16   そして「その時(王は)、ご自分の僕たちに言った。『婚礼は用意できているのに、招きを受けた人々は相応しい者ではなかった。そこで外の通りへ出て行き、お前たちが出会う人は誰でもよいから婚礼に来るように招け』」という言葉は、イエス・キリストの使徒たちに適応することができるでしょう。彼らはユダヤ人たちにこう主張しています。「私達はあなた方に神の御言を伝えねばなりませんでした。ところがあなた方は自分自身を相応しくない者と決め込んでいます。ですから見なさい、私達は異邦の人たちの方へ向かって行きます」(Act.13,46)と。

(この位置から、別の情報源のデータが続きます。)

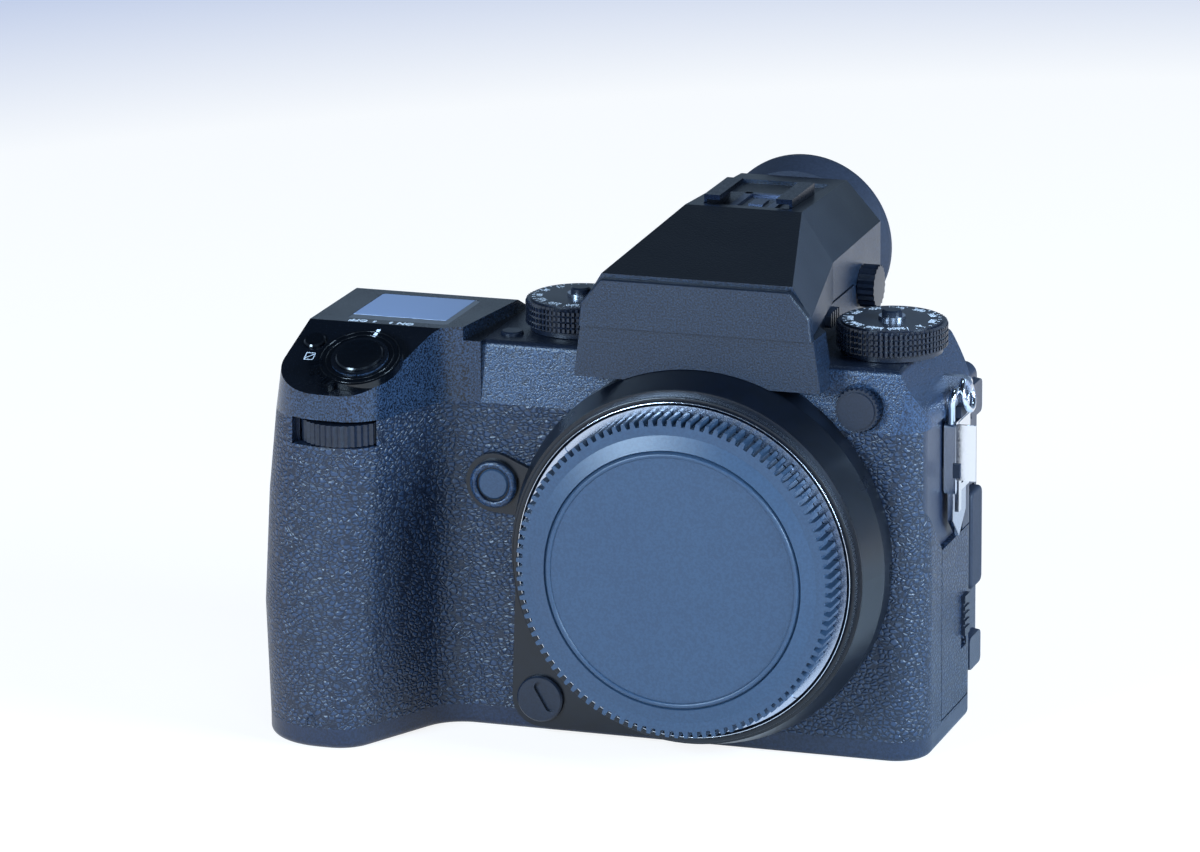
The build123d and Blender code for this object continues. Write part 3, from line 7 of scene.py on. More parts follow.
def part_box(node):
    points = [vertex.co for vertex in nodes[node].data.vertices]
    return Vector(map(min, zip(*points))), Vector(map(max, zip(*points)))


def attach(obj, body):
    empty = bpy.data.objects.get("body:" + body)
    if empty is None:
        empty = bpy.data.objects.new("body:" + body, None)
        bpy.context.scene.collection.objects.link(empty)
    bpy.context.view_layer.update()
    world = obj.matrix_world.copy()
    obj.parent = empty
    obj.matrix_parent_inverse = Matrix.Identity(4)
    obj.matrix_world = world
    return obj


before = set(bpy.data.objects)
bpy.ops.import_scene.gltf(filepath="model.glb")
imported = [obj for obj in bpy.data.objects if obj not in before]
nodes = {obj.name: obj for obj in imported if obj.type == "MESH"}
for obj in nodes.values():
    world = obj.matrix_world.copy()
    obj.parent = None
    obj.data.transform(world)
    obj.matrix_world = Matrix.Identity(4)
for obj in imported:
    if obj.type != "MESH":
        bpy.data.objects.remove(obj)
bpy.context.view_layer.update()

mm = 0.001
print("frame loaded:", len(nodes), "nodes")


def linearColour(code):
    # sRGB hex to the linear values that sockets take
    parts = [int(code[i:i + 2], 16) / 255 for i in (1, 3, 5)]
    return [c / 12.92 if c <= 0.04045 else ((c + 0.055) / 1.055) ** 2.4 for c in parts] + [1]


def addNode(tree, kind, inputs=None, **settings):
    node = tree.nodes.new(kind)
    for name, value in settings.items():
        setattr(node, name, value)
    for name, value in (inputs or {}).items():
        if isinstance(value, bpy.types.NodeSocket):
            tree.links.new(value, node.inputs[name])
        else:
            node.inputs[name].default_value = value
    return node


# materials: one dictionary for each finish of the camera
finishes = {
    # pebbled leatherette, moulded PVC: soft rounded pebbles 1.4 mm long and 0.9 mm high between fine creases,
    # which carry a painted shade in the crease colour
    "leatherette": dict(colour="#28374f", crease="#131b2b", rough=0.38, grain=1.35, depth=0.16,
                        kind="pebble"),
    # magnesium shell, sprayed with a fine matt texture
    "shellPaint": dict(colour="#1d2940", crease="#141d2e", rough=0.36, grain=0.45, depth=0.06, kind="grit"),
    # die-cast covers with a coarse glittering paint; the real specks are 0.2 mm and drawn a bit larger; its
    # upward faces get a painted shade, nearly black
    "speckledPaint": dict(colour="#304663", crease="#0f1a2c", rough=0.32, grain=0.4, depth=0.12, kind="grit",
                          top="#121a29"),
    # the same paint under the finder, seen darker in its shade; its upward faces get a painted shade as well
    "platePaint": dict(colour="#1b293d", crease="#0b121e", rough=0.38, grain=0.4, depth=0.08, kind="grit",
                       top="#0e1521"),
    # smooth satin paint of the mount's skirt and the monitor's parts: long soft highlights
    "satinPaint": dict(colour="#080d17", crease="#070b13", rough=0.3, grain=2.5, depth=0.01, kind="grit"),
    # the cover over the grip: its upright faces keep the speckle, its top is smooth and gets a painted shade,
    # nearly black
    "nosePaint": dict(colour="#2c3d55", crease="#0a1019", rough=0.24, grain=0.4, depth=0.08, kind="grit",
                      top="#060a12"),
    # finder shell, ABS with a very fine spark texture; its upward faces get a painted shade, nearly black
    "finderShell": dict(colour="#1d2b3f", crease="#0c1420", rough=0.34, grain=0.45, depth=0.06, kind="grit",
                        top="#060a12"),
    # glass-filled nylon of the cap: slightly hazy satin
    "capNylon": dict(colour="#31455c", crease="#2c3e54", rough=0.34, grain=0.6, depth=0.015, kind="grit"),
    # black anodised aluminium of dials: tight highlights on the teeth
    "dialAnodised": dict(colour="#161d2c", crease="#101622", rough=0.32, grain=0.8, depth=0.01, kind="grit"),
    # buttons, moulded and lightly blasted
    "buttonPlastic": dict(colour="#151e2e", crease="#101826", rough=0.36, grain=0.5, depth=0.02, kind="grit"),
    # turned aluminium button face in the mount's boss
    "functionFace": dict(colour="#2f4259", crease="#293a50", rough=0.38, grain=0.5, depth=0.015, kind="grit"),
    # gloss black of the shutter button, its ring and the small button beside it
    "glossBlack": dict(colour="#05080e", crease="#04060b", rough=0.14, grain=0.8, depth=0.004, kind="grit"),
    # rubber of eyecup and plugs: dull, with a faint sheen of bloom
    "softRubber": dict(colour="#1f2739", crease="#182031", rough=0.62, grain=0.7, depth=0.03, kind="grit"),
    # solder mask on the board, then the moulded battery and cards
    "boardMask": dict(colour="#1e5b3a", crease="#17482e", rough=0.4, grain=1.0, depth=0.02, kind="grit"),
    "batteryShell": dict(colour="#2b2e36", crease="#24272e", rough=0.5, grain=0.6, depth=0.02, kind="grit"),
    "cardShell": dict(colour="#22355f", crease="#1c2d52", rough=0.45, grain=0.6, depth=0.02, kind="grit"),
    # white ink printed on the covers
    "whiteInk": dict(colour="#e8edf6", crease="#dfe5f0", rough=0.5, grain=0.4, depth=0.005, kind="grit"),
}

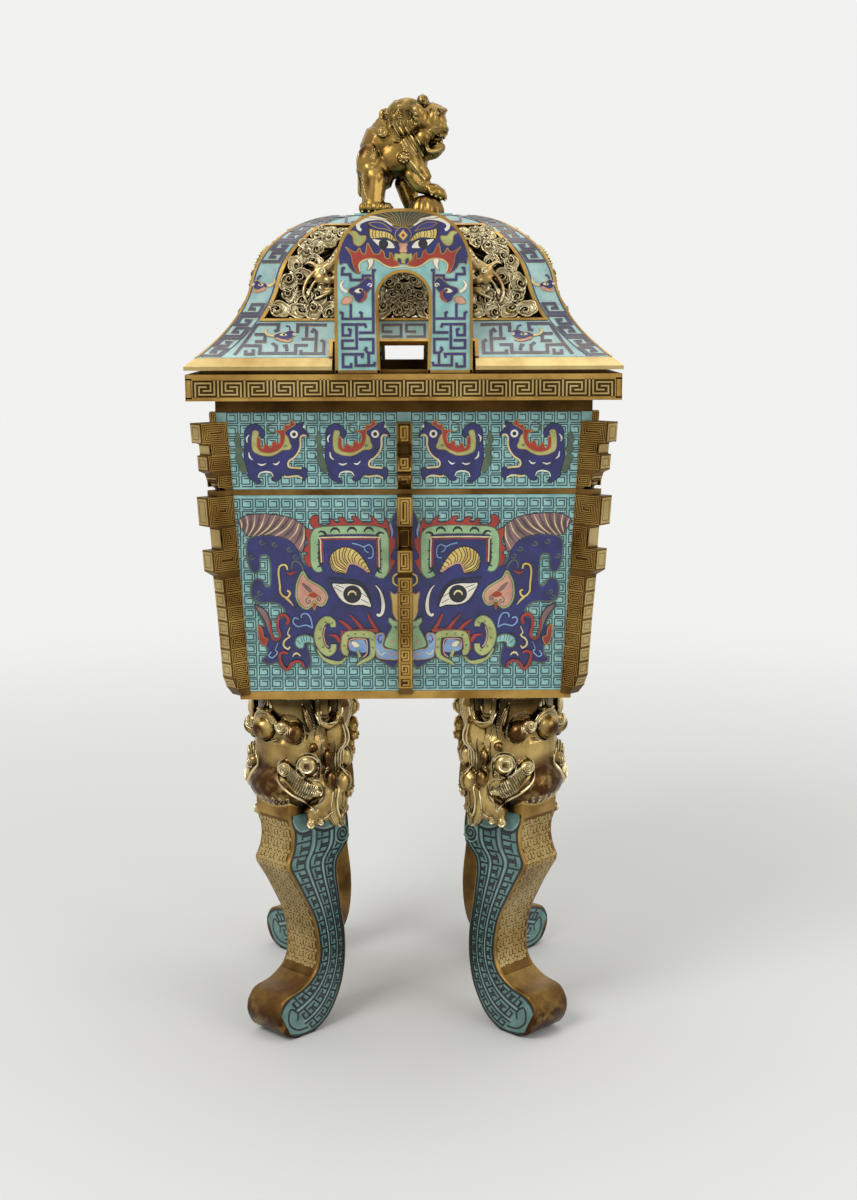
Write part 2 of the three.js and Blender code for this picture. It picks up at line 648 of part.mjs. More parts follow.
function lion() {
  const s = LION_HIGH / LION_DRAWN;
  const at = ([x, y, z]) => [x * s, y * s, LION_Z + z * s];
  const lump = (centre, radii, tilt = 0) => ellipsoid(at(centre), radii.map((r) => r * s), tilt);
  const arm = (from, to, rFrom, rTo) => limb(at(from), at(to), rFrom * s, rTo * s);
  const parts = [
    lump([-27, 0, 44], [21, 24, 24]), // haunch
    lump([-10, 0, 56], [27, 21, 22], -0.5), // trunk
    lump([-20, 0, 68], [24, 20, 24]), // back
    lump([-13, 0, 76], [18, 18, 22], -0.5), // withers
    lump([5, 0, 64], [19, 22, 22]), // chest
    lump([1, 0, 91], [23, 22, 24], -0.4), // mane
    lump([24, 0, 88], [19, 20, 20]), // skull
    lump([30, 0, 99], [13, 14, 12]), // forehead
    lump([35, 0, 92], [10, 12, 11]), // face
    lump([39, 0, 84], [8, 12, 6]), // muzzle
    lump([31, 0, 64], [12, 11, 7], -0.3), // jaw
    lump([20, 0, 111], [7, 8, 8]), // curl on the crown
    lump([39, 0, 102], [6, 11, 4.5]), // brow
    arm([5, 14, 52], [8, 16, 9], 10, 8),
    lump([13, 16, 5], [13, 9, 6]),
    arm([9, -12, 56], [21, -12, 37], 10, 8),
    lump([21, -12, 27], [9, 9, 7]),
    lump([31, -12, 22], [14, 11, 8.5], 0.4), // paw on the ball
    arm([-41, 0, 22], [-40, 0, 46], 5.5, 6.5), // tail
  ];
  for (const side of [-1, 1]) {
    parts.push(arm([-29, 16 * side, 36], [-31, 18 * side, 10], 13, 11));
    parts.push(lump([-27, 19 * side, 6], [18, 11, 7]));
    parts.push(lump([14, 19 * side, 100], [7, 5, 8]));
  }
  const low = LION_Z - FAR;
  const mouth = lump([38, 0, 76], [11, 15, 5], 0.15);
  return unite(parts)
    .subtract(mouth)
    .subtract(box(-FAR, FAR, -FAR, FAR, low, LION_Z))
    .subtract(ball(GAP))
    .subtract(upright(BOLT_R + GAP, LION_Z - CUT, LION_Z + 4 * BOLT_R + GAP, BOLT_X, 0));
}

function addLid() {
  place("lid_shell", lidShell(), enamel);
  place("lid_seat_frame", seatFrame(), gilt);
  for (const side of ["left", "right"]) place("lid_edge_" + side, mouldingHalf(side), gilt);
  const panel = openworkPanel();
  SIDES.forEach((side, i) => place("openwork_panel_" + side, panel, gilt, quarter(i)));

  const long = PLINTH_LONG / 2;
  const wide = PLINTH_WIDE / 2;
  const plinth = box(-long, long, -wide, wide, LID_TOP_Z + GAP, PLINTH_TOP_Z);
  const hole = upright(BOLT_R + GAP, LID_TOP_Z, PLINTH_TOP_Z + CUT, BOLT_X, 0);
  place("finial_plinth", plinth.subtract(hole), gilt);
  place("finial_lion", lion(), gilt);
  place("finial_ball", ball().subtract(box(-FAR, FAR, -FAR, FAR, LION_Z - FAR, LION_Z)), gilt);

  const headTop = LID_TOP_Z - LID_THICK - GAP;
  const shank = upright(BOLT_R, headTop - CUT, LION_Z + 4 * BOLT_R, BOLT_X, 0);
  const head = upright(2 * BOLT_R, headTop - BOLT_HEAD_HIGH, headTop, BOLT_X, 0, 6);
  place("finial_bolt", shank.add(head), darkBronze);
}

// Liner that holds the ash: it hangs by its lip from the ledge in the mouth, inside the lid's collar

function liner() {
  const lipZ = LEDGE_Z + GAP;
  const lipTop = lipZ + LINER_LIP_HIGH;
  const topHalf = LEDGE_HALF - SLIDE_GAP;
  const bottomZ = lipTop - LINER_DEEP;
  const bottomHalf = topHalf - LINER_TAPER;
  const lipHalf = MOUTH_HALF - COLLAR_THICK - 2 * SLIDE_GAP;
  const lip = squareFrustum(lipHalf, lipHalf, lipZ, lipTop);
  const outside = squareFrustum(bottomHalf, topHalf, bottomZ, lipZ + CUT);
  const inside = squareFrustum(bottomHalf - LINER_WALL, topHalf - LINER_WALL, bottomZ + LINER_WALL, lipTop + CUT);
  return outside.add(lip).subtract(inside);
}

addVessel();
addFlanges();
addLegs();
place("handle_front", handle(), enamel);
place("handle_back", handle(), enamel, Math.PI);
addLid();
place("ash_liner", liner(), copper);

export default group;
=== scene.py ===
# %% [markdown]
# A square incense burner in gilt bronze and cloisonne enamel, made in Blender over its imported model. The
# model is loaded as a fixed frame, in metres, with the feet on z = 0 and the front towards -Y, and every
# piece made here is laid on it. The sizes below are in millimetres, as a maker writes them.

# %% The frame
import json
import math

import bmesh
import bpy
from mathutils import Matrix, Vector
from mathutils.bvhtree import BVHTree
from mathutils.geometry import tessellate_polygon

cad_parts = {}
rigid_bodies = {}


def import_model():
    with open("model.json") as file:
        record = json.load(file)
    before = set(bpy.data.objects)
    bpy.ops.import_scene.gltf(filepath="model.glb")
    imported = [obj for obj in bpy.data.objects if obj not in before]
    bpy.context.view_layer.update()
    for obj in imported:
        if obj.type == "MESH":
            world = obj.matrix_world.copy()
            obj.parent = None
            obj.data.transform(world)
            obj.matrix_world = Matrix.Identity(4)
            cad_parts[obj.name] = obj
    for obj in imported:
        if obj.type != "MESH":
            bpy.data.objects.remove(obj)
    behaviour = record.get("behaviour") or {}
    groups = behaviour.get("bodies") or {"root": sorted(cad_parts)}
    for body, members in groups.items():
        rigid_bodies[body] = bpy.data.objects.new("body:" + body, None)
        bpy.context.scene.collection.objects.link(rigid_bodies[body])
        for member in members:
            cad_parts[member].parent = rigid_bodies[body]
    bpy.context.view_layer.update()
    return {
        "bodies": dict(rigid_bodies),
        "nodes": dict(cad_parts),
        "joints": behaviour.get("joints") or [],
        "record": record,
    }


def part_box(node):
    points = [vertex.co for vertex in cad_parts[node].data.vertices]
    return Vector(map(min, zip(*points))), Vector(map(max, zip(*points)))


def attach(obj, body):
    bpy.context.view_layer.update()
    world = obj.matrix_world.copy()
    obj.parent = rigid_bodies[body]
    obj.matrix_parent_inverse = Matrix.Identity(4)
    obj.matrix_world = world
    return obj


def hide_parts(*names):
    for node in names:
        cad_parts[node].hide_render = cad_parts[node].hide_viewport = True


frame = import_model()
nodes = frame["nodes"]

# %% [markdown]
# Colours are written as the eye reads them, in sRGB hex, and a renderer wants them linear. One function
# turns one into the other, and small functions add a node with its settings and its links.

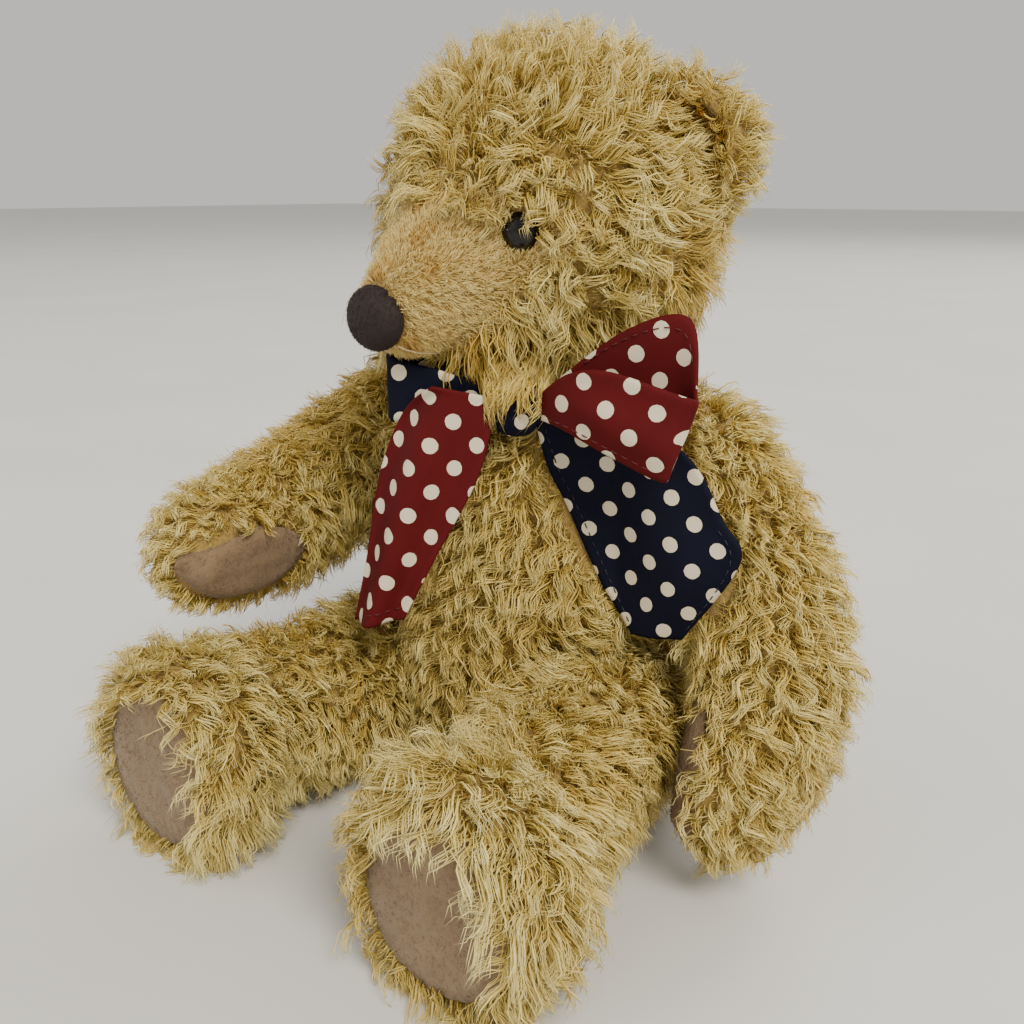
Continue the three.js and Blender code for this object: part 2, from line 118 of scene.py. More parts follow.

 外の通りとは、イスラエルの(外にいる異邦人たちという)外の事柄であり、その通りで使徒たちに見出だされた人々は、婚礼に招かれます。と言うのは使徒たちは、出会う人たちを皆、集めるからです。そして彼らは(その招きに)応じる人たちを見出だしました。しかし使徒たちは、その招きの前に、ある時、悪人であったのか善人であったのかを考えて、彼らを招いたわけではありませんでした。出会った人たちを皆、招いたのです。しかしここでは単純に、礼拝に来る人たちの内で一層穏当な人々が善人だと言われていると理解しなければいけません。彼らにはたぶん使徒の次ぎの言葉が相応しいでしょう。「そして立法を持たない異邦人たちが律法に定められていることを自然本性的に行なうときには、彼ら自身が律法なのです。彼らは、律法の命じるなすべき業が彼らの心の中に書き記されていることを証明しているのです。また彼らの良心もそのことを証ししています」(Rm.2,14s)

 そしてキリストと教会との結婚式の婚礼は(招待客で)満たされました。使徒たちによって見出だされた人たちが、神へと立ち還り、婚礼を楽しむために食卓に着くのです。

 次に悪人たちと善人たちとが招かれねばなりませんでした。しかしそれは悪人たちが悪人のまま留まらず、婚礼とは無縁の礼服を脱ぎ捨てて、婚礼の礼服、つまり「思い遣りの心、親切、謙遜、優しさ、寛大さ」(Col.3,12)を着るためだったのです。――実際それらは婚礼の礼服でありす――それ故、王は、彼らのために用意された食事、屠られた牛と肥えた家畜、またすべての用意されたものを差し出すのに先立って、食卓に着いている人たちをご覧になろうとして、入って来られます。それは婚礼の礼服を着ている人たちをご覧になって保護し、そして喜ばせ、またそうでない人たちを罪に定めるためです。そこで王は入って来られ、招かれてその招待に応じてきた人たちの中に、自分自身の品行を改めず、婚礼の礼服を着ていない人がいるのを見出だされて、こう言われます。「どうして婚礼の礼服を着ないでここへ入って来たのか」と。ですから罪を犯したまま(悔い)改めず、主・イエス・キリストを着ない人は、あたかも「弁明の機会」(Ac.25,16)を持っていないかのように押し黙ってしまいます。ですから「その人は押し黙ってしまった」と書かれているのです。

 しかも(婚礼の)招きを尊ばなかった人が婚礼から(外に)放り出されるだけでは十分ではありません。実際、彼は、(手足を)縛るように命じられた王の僕たちによって、然るべき仕方で使わなかった足取りと善い行ないを成し遂げるために行使しなかった行動力とを縛られて、(外に)放り出されただけではありません。彼は一切の光とは無縁の場所に(放り出されるほどに)断罪されねばなりませんでした。そこには闇、いわば暗さにおいて一層深く外の闇と言われる闇がありました。そしてもしも私たちの内の誰かが、王の招きに応じて、王の息子の婚礼に進み出て、招かれた(他の)人たちと共に王の招きに耳を傾け、(共に婚礼に)行くように見えても、先に述べた婚礼の礼服を着ていないのであれば、そうした苦しみを受けて、手足を縛れられ、外の闇に放り出されるでしょう。そこには、「今、笑っているあなた方は不幸である。あなた方は悲しみ嘆くであろう」(Lc.6.25)という言葉通り、嘆きと悲しみに値する罪を犯した人たちのために悲嘆があるでしょう。そして彼らは自分自身の苦痛を嘆き悲しむことでしょう。それ故に、御言は、婚礼の礼服を着ていなかった人たちが陥るであろう恐怖と驚愕、悲痛な出来事と苦悩を明示するためにこう言われたのです。「そこには嘆きがあるだろう。しかし嘆きばかりではなく歯軋りもあるだろう」と。

 そして招かれた多くの人たち全員が、来たのではなく、彼らの内のわずかな者たちが着たことを明らかにするために、「招かれる人は多いが、選ばれる人は少ない」という言葉が以上のたとえ話全体に付け加えられています。